Save the UpsertContent object as article-001.json:

{
"action": "publish",
"item_id": "ARTICLE-001",
"site_id": "acme-news",
"type": "article",
"timestamp": "2026-04-08T09:00:00+00:00",
"title": "Election results, day three",
"categories": ["Politics"],
"tags": ["election-2026", "results"],
"author": "Jane Doe",
"is_premium": false,
"metadata": {}
}

POST it with curl, reading the body from the file via -d @:

Terminal window
curl -sS -X POST \
"https://{org}-config-prod.api.arc-cdn.net/collector/v1/content" \
-H "Content-Type: application/json" \
-H "X-Api-Key: $COLLECTOR_API_TOKEN" \
-d @article-001.json

A successful submission returns:

HTTP/1.1 202 Accepted
Content-Length: 0

For one-off smoke tests, pass the body inline with -d '{...}' instead of -d @file.

Driving the load from common export formats

Whatever shape your export arrives in, the client-side loop is the same: parse one record, materialise one UpsertContent JSON object, POST it, record the 202. The only thing that changes per format is the parser at the head of the pipeline:

  • NDJSON (one JSON object per line). Stream the file line by line; each line is already a request body. No transformation is needed if the producer writes UpsertContent-shaped objects directly.
  • JSON array. Stream-parse with jq -c '.[]' to emit one object per line, then treat the output as NDJSON.
  • CSV. Map each row to an UpsertContent object. List-valued fields (categories, tags) need a delimiter convention in the CSV — typically ; or | — that the client splits into a JSON array before sending.
  • Database dump. Page through the source table and project each row into an UpsertContent object the same way.
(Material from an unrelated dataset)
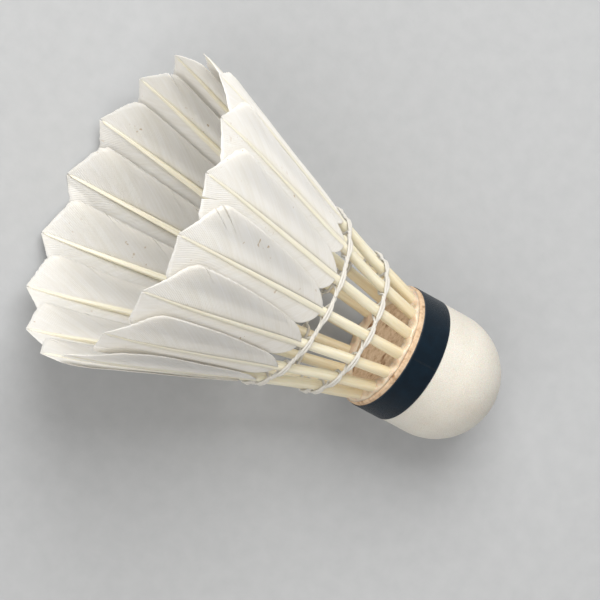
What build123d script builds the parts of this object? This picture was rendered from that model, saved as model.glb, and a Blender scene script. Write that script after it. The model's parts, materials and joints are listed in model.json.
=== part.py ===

Repeat per record, applying the chunking and concurrency guidance above. Track the item_ids that returned 202 so you can resume without re-sending the whole export if the job is interrupted.

When not to use this endpoint

  • Ongoing publishes, updates, and deletes. Once the back catalogue is loaded, wire the live CMS webhook (or the IFX Recipe for Arc XP CMS customers) so changes propagate within seconds. Re-running the bulk load is not a substitute for the live sync.
  • User-behavior events. Use POST /collector/v1/events or POST /collector/v1/events/batch. See the Content Recommendations Batch API guide.
  • Tombstoning items deleted in the source CMS. Bulk load is insert-or- upsert only. To remove items, send action: "delete" payloads explicitly.